A rua criou todas as blagues todos os lugares-comuns. Foi ela que fez a majestade dos
rifões, dos brocardos, dos anexins, e foi também ela que batizou o imortal Calino. Sem o
consentimento da rua não passam os sábios, e os charlatães, que a lisonjeiam lhe resumem a
banalidade, são da primeira ocasião desfeitos e soprados como bolas de sabão. A rua é a eterna
imagem da ingenuidade. Comete crimes, desvaria à noite, treme com a febre dos delírios, para
ela como para as crianças a aurora é sempre formosa, para ela não há o despertar triste, quando o
sol desponta e ela abre os olhos esquecida das próprias ações, é, no encanto da vida renovada, no
chilrear do passaredo, no embalo nostálgico dos pregões — tão modesta, tão lavada, tão risonha,
que parece papaguear
com o céu e com os anjos...

A rua faz as celebridades e as revoltas, a rua criou um tipo universal, tipo que vive em
cada aspecto urbano, em cada detalhe, em cada praça, tipo diabólico que tem dos gnomos e dos
silfos das florestas, tipo proteiforme, feito de risos e de lágrimas, de patifarias e de crimes
irresponsáveis, de abandono e de inédita filosofia, tipo esquisito e ambíguo com saltos de felino
e risos de navalha, o prodígio de uma criança mais sabida e cética que os velhos de setenta
invernos, mas cuja ingenuidade é perpétua, voz que dá o apelido fatal aos potentados e nunca
teve preocupações, criatura que pede como se fosse natural pedir, aclama sem interesse, e pode
rir, francamente, depois de ter conhecido todos os males da cidade, poeira d’ouro que se faz
lama e torna a ser poeira — a rua criou o garoto!

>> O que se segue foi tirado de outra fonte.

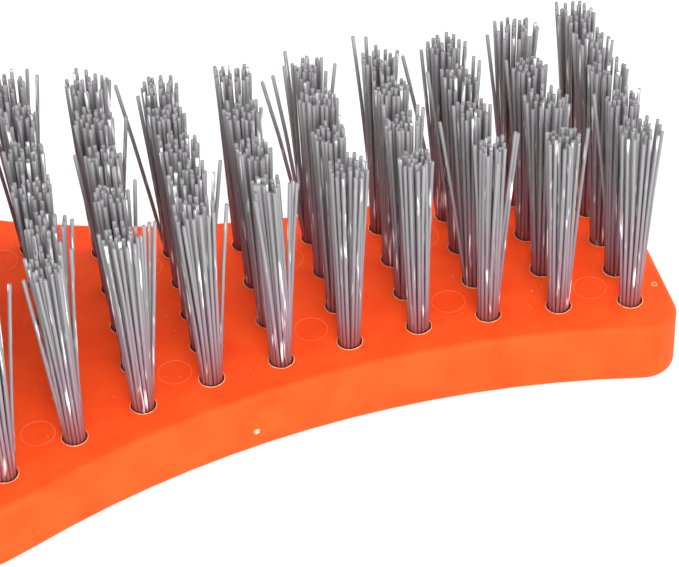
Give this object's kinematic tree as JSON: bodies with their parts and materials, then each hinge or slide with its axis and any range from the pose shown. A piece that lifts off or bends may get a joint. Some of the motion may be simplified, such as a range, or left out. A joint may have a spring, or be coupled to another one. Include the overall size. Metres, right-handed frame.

Essas qualidades nós as conhecemos vagamente. Para compreender a psicologia da rua
não basta gozar-lhe as delícias como se goza o calor do sol e o lirismo do luar. É preciso ter
espírito vagabundo, cheio de curiosidades malsãs e os nervos com um perpétuo desejo
incompreensível, é preciso ser aquele que chamamos flâneur e praticar o mais interessante dos
esportes — a arte de flanar. É fatigante o exercício?